How can we codify use cases more effectively?

Wednesday, July 21, 2010 gc 0 Comments

I have been sharing the DCI (data, context, interaction) architectural pattern with a few other software developers but thought I would share it with a wider group. I am not sure if DCI is great design. but it was developed by a great designer, Trygve Reenskaug, the inventor of the MVC pattern originally developed for Smalltalk. Trygve could have chosen better names for Data, Context, and Interaction. 

By the way, i
t is intended to be a complement to MVC not a replacement.

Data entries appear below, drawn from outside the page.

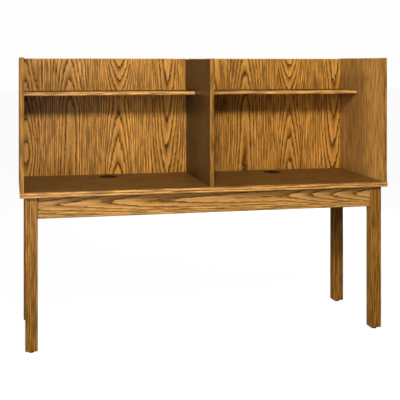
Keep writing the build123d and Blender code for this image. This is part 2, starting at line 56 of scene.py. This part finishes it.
# Oak tones, as the eye sees them: the pore lines, the middle and the smooth late wood
veneer = ("#4a290a", "#9c671d", "#d09343")
lumber = ("#7c4c1c", "#b57d34", "#dda460")
rail = ("#553512", "#a57331", "#d19b56")
pore_tone = "#3a2009"

# Ring spacing near a cathedral's core, how fast rings close up away from it, and how softly it turns
core_width = 0.034
closing = 1.6
turn_softness = 0.02

# Where a cathedral climbs fully and not at all, and how far its lean reaches, as shares of the gap
# between cathedrals. Where its wood is calm and restless, as shares of its core's width
climb_full, climb_none = 0.15, 0.5
lean_reach = 0.6
calm_full, calm_none = 0.6, 1.9

# One ring, from its pore line to its late wood: place and lightness
ring_profile = ((0.0, 0.02), (0.07, 0.04), (0.22, 0.55), (0.50, 0.85), (0.93, 1.0), (1.0, 0.1))

# How rings stray, in rings, and the noise that moves them, in cycles to a metre across and along the grain
ring_wobble = 0.8
wobble_cycles = (9.0, 2.2)
edge_ripple = 0.55
ripple_cycles = (110.0, 24.0)
edge_feather = 0.38
feather_cycles = (420.0, 15.0)

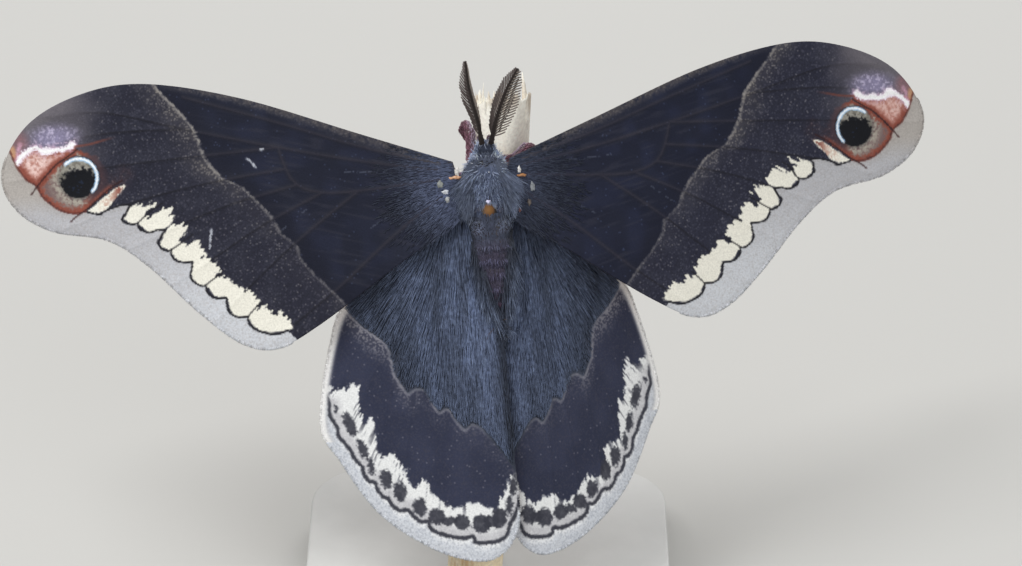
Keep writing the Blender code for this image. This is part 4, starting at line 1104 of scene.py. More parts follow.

Here is an article that explains the pattern:

The DCI Architecture: A New Vision of Object-Oriented Programming  



One other thing: Christian Horsdal from Denmark implemented an example framework in C# The C# example is a bit interesting and strange in its own right. It uses extension methods to add behavior to context interfaces. In C#, you cannot change the behavior of specified method in an interface, but you can add a method to an interface. Here is a better description of the rule from MSDN:
You can use extension methods to extend a class or interface, but not to override them. An extension method with the same name and signature as an interface or class method will never be called. At compile time, extension methods always have lower priority than instance methods defined in the type itself. In other words, if a type has a method named Process(int i), and you have an extension method with the same signature, the compiler will always bind to the instance method. When the compiler encounters a method invocation, it first looks for a match in the type's instance methods. If no match is found, it will search for any extension methods that are defined for the type, and bind to the first extension method that it finds.
Enjoy. Hope you find it interesting.